Scheme 42: T3P®-mediated esterification of 1 hydroxy-3-methyl-3-phospholene 1-oxide
The role of the T3P® reagent is to form a reactive anhydride intermediate from the cyclic phosphinic acid, which may then undergo reaction with the alcohol already at room temperature.
The by-product HOP(O)(Pr)OP(O)(Pr)OP(O)(Pr)OH formed can be removed by extraction with water. It is a challenging question if the other units of the T3P® reagent can also be utilized or not. We have got encouraging preliminary results in finding that with reactive phosphinic acids it might be enough to apply 0.66 equivalents of the T3P® reagent.
Phosphinates by P-Ligand-free P-C Coupling: An environmentally friendly approach for the synthesis of arylphosphinates by the Hirao reaction of phenyl-H-phosphinate with bromobenzene involves the use of P-ligand-free Pd(OAc)2 catalyst under solvent-free MW conditions as this was observed by the senior author of this chapter together with a co-worker (Scheme 46). [117,120].
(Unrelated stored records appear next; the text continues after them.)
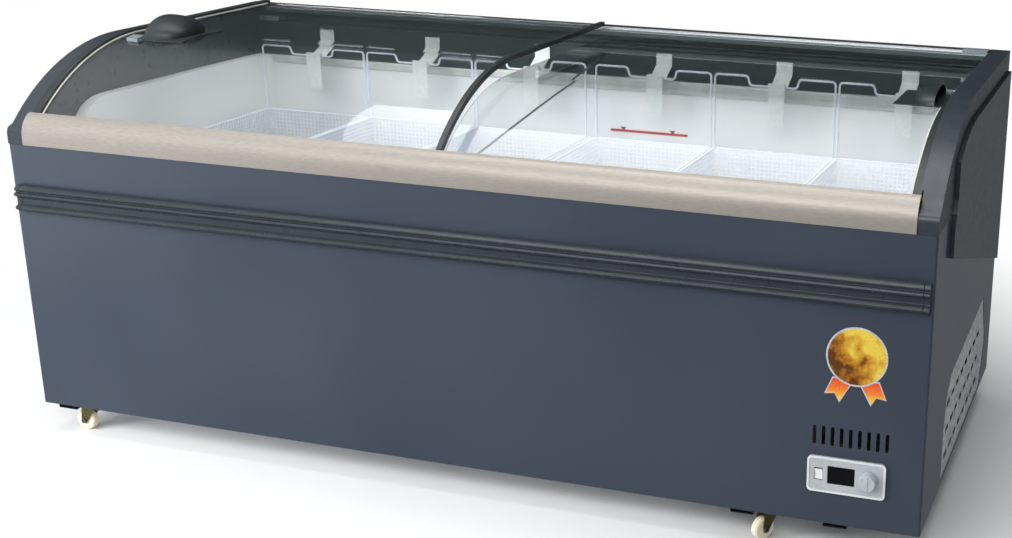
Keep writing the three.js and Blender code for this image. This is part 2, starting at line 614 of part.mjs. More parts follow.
// A low scoop whose mouth faces the end of the freezer. Its roof falls towards the middle of the lid, and its
// foot follows the bent pane.
function lidHandle(name, x, y, z, drop, height) {
  const side = Math.sign(x);
  const foot = z - HANDLE_SKIRT;
  const scoop = (inset, under) => {
    const mouth = x + side * (HANDLE_HALF_LENGTH + (inset ? 1 : 0));
    const tail = x - side * (HANDLE_HALF_LENGTH - 3 * inset);
    const roof = z + height - inset;
    const profile = [[tail, foot - under], [tail + side * 8, z + 5 - inset], [x + side * 8, roof],
      [mouth, roof], [mouth, foot - under]];
    const arch = arc(0, 0, 1, 180, 0, 14).map(([u, v]) => [
      y + u * (HANDLE_HALF_WIDTH - inset), foot - under + v * (height - inset + HANDLE_SKIRT + under)]);
    const reach = HANDLE_HALF_LENGTH + 5;
    return solid(alongY(profile, y - HANDLE_HALF_WIDTH, y + HANDLE_HALF_WIDTH))
      .intersect(solid(alongX(arch, x - reach, x + reach)));
  };
  const pane = topBand(-60 - drop, PANE_OUTER + GAP - drop, 30, 650);
  const shell = scoop(0, 0).subtract(scoop(HANDLE_WALL, 1));
  const trimmed = shell.subtract(solid(alongX(pane, x - HANDLE_HALF_WIDTH, x + HANDLE_HALF_WIDTH)));
  add(`${name}_lid_handle`, geometryOf(trimmed), DARK_PLASTIC);
}

// --- machine -----------------------------------------------------------------------------------------

function machine() {
  const x = 830;
  const y = 640;
  const pot = new THREE.LatheGeometry(
    [[0, 0], [70, 0], [78, 12], [78, 110], [66, 150], [30, 168], [0, 172]].map(([r, h]) => new THREE.Vector2(r, h)), 24);
  pot.rotateX(Math.PI / 2).translate(x, y, 84);
  const feet = box(x - 95, x + 95, y - 60, y + 60, BASE_Z + SHEET + GAP, 90);
  add('compressor', geometryOf(solid(pot).add(solid(feet))), BLACK_STEEL);
  add('condenser', box(940, 978, 230, 520, BASE_Z + SHEET + GAP, 290), BARE_ALUMINIUM);

  const fanY = 375;
  const fanZ = 182;
  const plate = solid(box(915, 935, 230, 520, BASE_Z + SHEET + GAP, 290));
  const throat = barX(fanY, fanZ, 96, 900, 950, 32);
  const arm = box(917, 922, fanY - 6, fanY + 6, fanZ - 100, fanZ + 100);
  const motor = barX(fanY, fanZ, 30, 880, 920, 20);
  add('fan_shroud', geometryOf(cut(plate, throat).add(solid(arm)).add(solid(motor))), BLACK_STEEL);

  const hub = barX(fanY, fanZ, 22, 923, 934, 16);
  const blade = new THREE.BoxGeometry(2, 30, 74);
  const blades = [0, 90, 180, 270].map((angle) => blade.clone().rotateZ(0.3).translate(928.5, fanY, fanZ + 54)
    .translate(-928.5, -fanY, -fanZ).rotateX(THREE.MathUtils.degToRad(angle)).translate(928.5, fanY, fanZ));
  add('fan_blade', geometryOf(join(hub, ...blades)), GREY_PLASTIC);
}

frontPanel();
sidePanels();
machineCover();
rearPanel();
basePan();
insulation();
liner();
rearUpperPanel();
frontRail();
rearRail();
endCap(-1);
endCap(1);
bumper();
controls();
rosette();
baseChannels();
CASTERS.forEach(caster);
baskets();
lid('left', -LID_OUTER_X, LID_LAP, 0, [LID_BAR, LID_INNER_BAR], -812, 370, 42);
lid('right', -LID_LAP, LID_OUTER_X, LID_DROP, [0, LID_BAR], 884, 455, LOW_HANDLE);
machine();

export default freezer;
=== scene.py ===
"""A supermarket island freezer with two curved sliding glass lids and six wire baskets.

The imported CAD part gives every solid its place. This script gives each one its finish, and builds the fine
things that the CAD leaves plain: basket mesh, hooded lid handles, seals, foil rosette and load mark."""

import json
import math

import bmesh
import bpy
from mathutils import Matrix, Vector


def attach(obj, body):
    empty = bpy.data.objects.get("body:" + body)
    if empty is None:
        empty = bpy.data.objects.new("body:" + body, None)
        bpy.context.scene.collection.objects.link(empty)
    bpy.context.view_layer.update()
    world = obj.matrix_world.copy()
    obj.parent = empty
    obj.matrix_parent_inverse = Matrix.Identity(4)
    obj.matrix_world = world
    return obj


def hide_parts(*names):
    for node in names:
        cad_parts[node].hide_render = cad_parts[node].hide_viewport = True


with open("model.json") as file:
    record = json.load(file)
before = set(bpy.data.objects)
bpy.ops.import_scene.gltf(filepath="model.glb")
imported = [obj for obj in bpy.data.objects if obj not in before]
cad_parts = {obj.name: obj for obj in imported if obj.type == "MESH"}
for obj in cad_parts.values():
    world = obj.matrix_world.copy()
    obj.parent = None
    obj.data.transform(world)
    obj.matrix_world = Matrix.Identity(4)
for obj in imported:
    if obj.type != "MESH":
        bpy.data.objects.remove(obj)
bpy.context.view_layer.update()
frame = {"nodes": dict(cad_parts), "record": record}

scene = bpy.context.scene

# Lengths are millimetres: x from the middle, y from the front panel's face, z from the floor.
MM = 0.001
MIDDLE_Y = 453
BODY_OF = {node: body for body, nodes in frame["record"]["behaviour"]["bodies"].items() for node in nodes}
SLOT_OF = {part["node"]: part["material_slot"] for part in frame["record"]["subparts"]}

# The lids, and the ends' tops, follow one arc that runs level to the rear.
ARC_Y = 374
ARC_Z = 355
ARC_RADIUS = 500
ARC_STEPS = 32
LID_DROP = 37
LID_FRONT_ANGLE = 42.2
LID_OUTER_X = 954
LID_BAR = 18
SEAL_REAR = 883
SEAL_WIDTH = 4.5
SEAL_OFFSETS = (2.9, 4.6)
SEAL_GAP = 0.2
SEAL_SHORT_ANGLE = 0.2

PANE_OUTER = 3.4
HANDLE_HALF_LENGTH = 49
HANDLE_HALF_WIDTH = 77
HANDLE_WALL = 3
HANDLE_FLANGE = 2
CATCH_HEIGHT = 8
# Each lid's pull: name, side, middle x, mouth's x, middle y, lid's drop, hood's length, hood's height.
HANDLES = (("left", -1, -812, -861, 370, 0, 84, 42), ("right", 1, 884, 918, 455, LID_DROP, 50, 30))
# Each lid's catch: name, its reach in x and in y, and the lid's drop.
CATCHES = (("left", (-899, -871), (282, 308), 0), ("right", (920, 933), (506, 530), LID_DROP))
HOOD_RINGS = 17
# A hood's plan narrows to a blunt tail by these two powers, and its arch is squarer than a half circle.
HOOD_TAPER = (2.4, 0.42)
HOOD_LEAST = 0.0004
HOOD_ARCH = 0.8

BASKET_STARTS = (-906, 20)
BASKET_PITCH = 302.5
BASKET_PLAY = 2.2
BASKET_FRONT = 82
BASKET_WALL_FRONT = 93
BASKET_REAR = 802.5
BASKET_BOTTOM = 400
BASKET_RIM = 600
GUARD_TOP = 775
GUARD_LOW = 753
# The guard steps down between these two parts of a basket's length.
DIP = (0.29, 0.69)
DIP_LEAN = 1
WALL_DROP = 8
THICK_WIRE = 5
MESH_WIRE = 2.2
MESH_PITCH = 10.5
WIRE_BEND = 9
MESH_BEND = 7
WIRE_SHARP = 65

WELL_HALF_LENGTH = 930
WELL_REAR = 860
ROSETTE = (863, 420)
ROSETTE_RADIUS = 59
ROSETTE_RIM = 3.5
TAIL_REACH = 25
TAIL_TOP = 44
TAIL_FADE = 50
LOAD_BAR = (38, 240)
LOAD_ARROWS = (72, 201)
LOAD_Z = 604
LOAD_BAR_HEIGHT = 6.5
ARROW_HALF_WIDTH = 8
ARROW_TIP = 4
ARROW_TOP = 13
VINYL = 0.4
ARROW_PROUD = 0.2
BREAKER_Z = (713, 732)
BREAKER_DEPTH = 3
BREAKER_LIP = 1
BREAKER_SHORT = 16
TAPE_HALF_LENGTH = 955
TAPE_Y = (862.2, 867.9)
TAPE_Z = (808.55, 809.1)
RAIL_END_X = (897, 955.5)
RAIL_END_Y = (871, 903)
# Each rail end: name, side, and its heights on the upper or the lower shelf.
RAIL_ENDS = (("rail_end_right", 1, (849, 859.6)), ("rail_end_left", -1, (812, 823.6)))
BEZEL_X = (777, 930)
BEZEL_Z = (138, 212)
BEZEL_CORNER = 9
RIM_CORNER = 6
RIM_WIDTH = 4.5
RIM_FRONT = -7.2
RIM_BACK = -5.8

# The camera's place and the floor's lengths are metres, and the camera's turn is yaw, pitch and roll.
CAMERA_PLACE = (1.3769, -2.9727, 1.4140)
CAMERA_TURN = (16.230, -18.353, -1.169)
CAMERA_LENS = 52.69
CAMERA_SHIFT = (-0.236, 0.0122)
FLOOR_HALF = 30
FLOOR_FADE = (1.0, 2.0)


def at(x, y, z):
    """A point of the freezer as the scene's own metres."""
    return Vector((x, y - MIDDLE_Y, z)) * MM


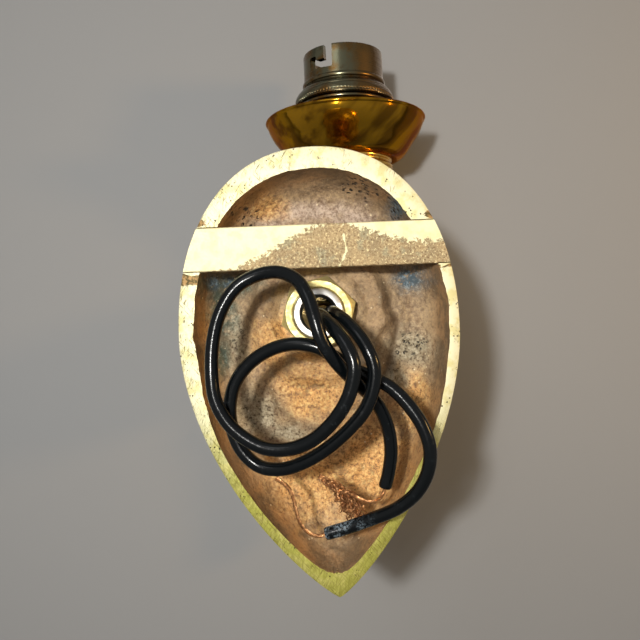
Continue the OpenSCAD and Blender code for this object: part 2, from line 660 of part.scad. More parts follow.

Scheme 45: P-C coupling reaction of alkyl phenyl-H-phosphinate
Amidation of Cyclic Phosphinic Acids: After the esterifications, the 1-hydroxy-3-methyl-3-phospholene oxides were also subjected to amidation with primary amines at 220°C/~7 bar under MW conditions (Scheme 46/A). After average conversions of 33%, the yields were around 27%. Hence, in these cases, it is better to prepare the 1-alkylamino-3-methyl-3-phospholene oxides via the conventional method involving the corresponding 1-chloro-phospholene oxide as the intermediate (Scheme 46/B).
Amidation of the monomethyl- and dimethyl-hydroxyphospholanes with benzylamine under similar MW-assisted conditions gave the phosphinic amides in low yields (23%) (Scheme 47).
Theoretical calculations on the amidation of acetic acid and 1-hydroxy-3-methyl-3-phospholene oxide suggested that the amidation of acetic acid is slightly exothermic, while that of the cyclic phosphinic acid is significantly endothermic (-8.2 vs. 32.6 kJ mol-1). The enthalpies of activation are not too high (-52.1 vs. 79.4 kJ mol-1) . The energetics of the direct amidations discussed in comparison are shown in (Figure 5), while the TS for the amidation of 1-hydroxy- 3-methyl-3-phospholene oxide with hexylamine can be seen in (Figure 6). Endothermicity works against the beneficial effect of MW irradiation. Theoretical calculations at the B3LYP/6-31G(d,p) level of theory utilizing the solvent model  showed that the amidation of 1-hydroxy-3-methyl-3-phospholene oxide by hexylamine, analogously to the thioesterification, also exhibits a rather endothermic enthalpy profile (35.2 kJ mol-1), which means an unfavourable course for the reaction. According to a detailed study  the mechanism starts with a proton exchange pre-equilibrium between hexylamine and cyclic phosphinic acid. The resulting phosphinic acid anion is, however, inactive toward the amine nucleophile, consequently, the series of elemental steps starts from the neutral form of the phosphinic acid that is attacked by the hexylamine. In the quantum mechanical model shown in (Figure 7), a protonated hexylamine molecule (HexNH3 +) acts as an acid catalyst, while an additional HexNH2 molecule behaves as base catalyst in the course of the reaction. After a few steps, the reaction sequence ends up by the elimination of a molecule of water to afford the amide as the final product. The enthalpy of activation corrected by the energy gain of the protolytic equilibrium is moderate (114.1 kJ mol-1) as compared to that of the esterification and thioesterification. The results show undoubtedly that the amidation under discussion is controlled by the endothermic pattern and the kinetic energy gap. It can be concluded that the reluctancy of the amidation of the phosphinic acids, in the case under discussion 1-hydroxy-3-phospholene oxide, is explained by the endothermicity. MW may promote only exothermic or thermoneutral transformations.
The possible synthetic methods for phosphinic derivatives have been summarized. On the one hand, the traditional methods starting form phosphinic chlorides or phosphinic acids via activation (e.g. by the T3P reagent) to give phosphinates and phosphinic amides mean a good choice for the preparation. These common methods are completed well by more special reactions, such as the Arbuzov reaction, Hirao reaction, alcoholysis, fragmentation-related phosphorylation and other approaches, like intramolecular cyclization and the alcoholysis of phosphonium salts. On the other hand, there are “greener” variations utilizing MW irradiation and/or the phase transfer catalytic technique. Such transformation is the synthesis of phosphinates from the corresponding phosphinic acids by MW-assisted direct esterification, or by MW- and phase transfer catalysis promoted alkylation. The latter reaction can be performed under solvent-free conditions.